Entries with model source code
• • • •

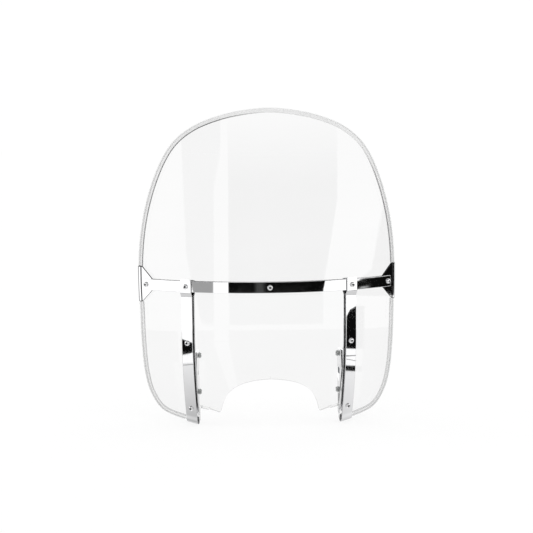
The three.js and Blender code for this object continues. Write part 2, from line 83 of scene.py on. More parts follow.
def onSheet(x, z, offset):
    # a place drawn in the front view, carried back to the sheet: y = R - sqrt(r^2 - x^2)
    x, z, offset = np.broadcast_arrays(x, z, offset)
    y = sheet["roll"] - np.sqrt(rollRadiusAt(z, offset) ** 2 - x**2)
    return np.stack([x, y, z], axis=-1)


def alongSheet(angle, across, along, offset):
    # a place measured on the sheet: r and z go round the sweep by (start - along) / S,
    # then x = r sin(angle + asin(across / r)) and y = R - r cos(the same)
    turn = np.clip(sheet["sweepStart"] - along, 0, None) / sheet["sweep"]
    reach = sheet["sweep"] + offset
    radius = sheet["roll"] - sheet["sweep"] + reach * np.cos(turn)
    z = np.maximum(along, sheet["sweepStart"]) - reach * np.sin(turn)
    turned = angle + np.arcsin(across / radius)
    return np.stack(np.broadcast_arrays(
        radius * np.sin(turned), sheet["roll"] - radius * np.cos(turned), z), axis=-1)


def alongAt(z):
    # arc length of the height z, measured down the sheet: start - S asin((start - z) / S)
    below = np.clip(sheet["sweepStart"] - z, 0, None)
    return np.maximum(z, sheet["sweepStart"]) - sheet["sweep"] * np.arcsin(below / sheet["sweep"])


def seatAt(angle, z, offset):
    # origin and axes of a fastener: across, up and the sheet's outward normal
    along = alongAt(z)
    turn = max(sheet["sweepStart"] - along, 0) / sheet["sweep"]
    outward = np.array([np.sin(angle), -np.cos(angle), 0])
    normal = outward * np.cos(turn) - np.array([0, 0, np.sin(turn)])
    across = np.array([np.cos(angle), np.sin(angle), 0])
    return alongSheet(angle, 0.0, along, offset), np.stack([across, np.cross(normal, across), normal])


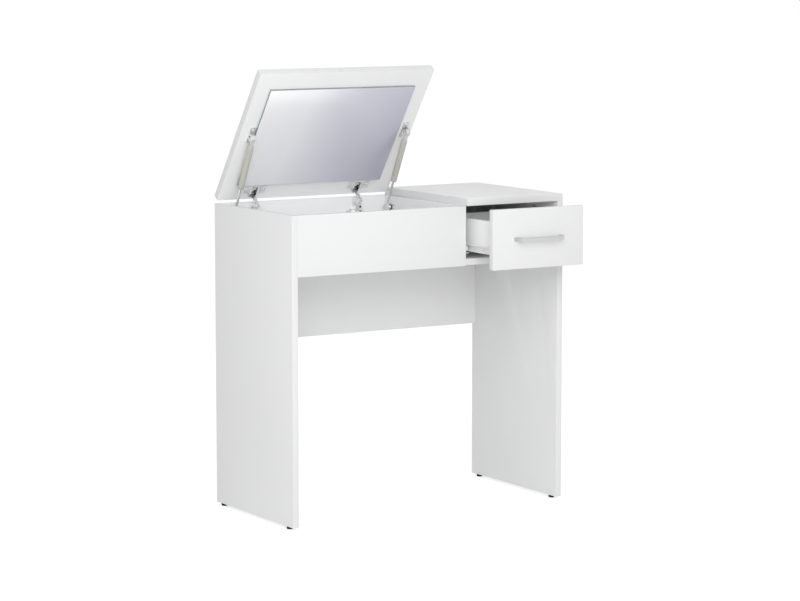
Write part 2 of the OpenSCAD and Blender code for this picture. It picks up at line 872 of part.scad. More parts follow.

• • • •

Print exactly the lines from the beginning of the entries through the line with "np.cross(normal, across), normal])". Output nothing more.

Answer
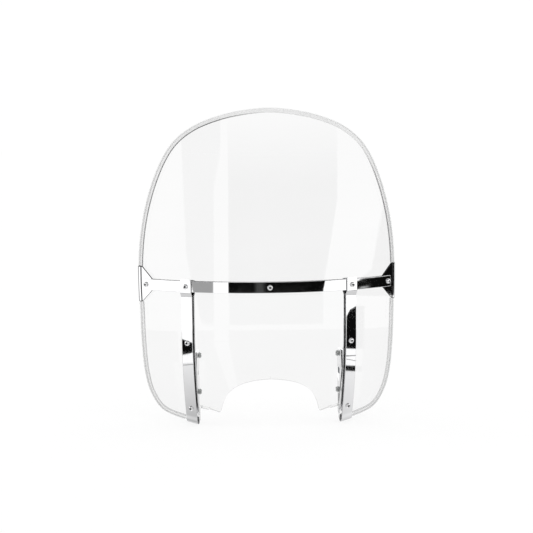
The three.js and Blender code for this object continues. Write part 2, from line 83 of scene.py on. More parts follow.
def onSheet(x, z, offset):
    # a place drawn in the front view, carried back to the sheet: y = R - sqrt(r^2 - x^2)
    x, z, offset = np.broadcast_arrays(x, z, offset)
    y = sheet["roll"] - np.sqrt(rollRadiusAt(z, offset) ** 2 - x**2)
    return np.stack([x, y, z], axis=-1)


def alongSheet(angle, across, along, offset):
    # a place measured on the sheet: r and z go round the sweep by (start - along) / S,
    # then x = r sin(angle + asin(across / r)) and y = R - r cos(the same)
    turn = np.clip(sheet["sweepStart"] - along, 0, None) / sheet["sweep"]
    reach = sheet["sweep"] + offset
    radius = sheet["roll"] - sheet["sweep"] + reach * np.cos(turn)
    z = np.maximum(along, sheet["sweepStart"]) - reach * np.sin(turn)
    turned = angle + np.arcsin(across / radius)
    return np.stack(np.broadcast_arrays(
        radius * np.sin(turned), sheet["roll"] - radius * np.cos(turned), z), axis=-1)


def alongAt(z):
    # arc length of the height z, measured down the sheet: start - S asin((start - z) / S)
    below = np.clip(sheet["sweepStart"] - z, 0, None)
    return np.maximum(z, sheet["sweepStart"]) - sheet["sweep"] * np.arcsin(below / sheet["sweep"])


def seatAt(angle, z, offset):
    # origin and axes of a fastener: across, up and the sheet's outward normal
    along = alongAt(z)
    turn = max(sheet["sweepStart"] - along, 0) / sheet["sweep"]
    outward = np.array([np.sin(angle), -np.cos(angle), 0])
    normal = outward * np.cos(turn) - np.array([0, 0, np.sin(turn)])
    across = np.array([np.cos(angle), np.sin(angle), 0])
    return alongSheet(angle, 0.0, along, offset), np.stack([across, np.cross(normal, across), normal])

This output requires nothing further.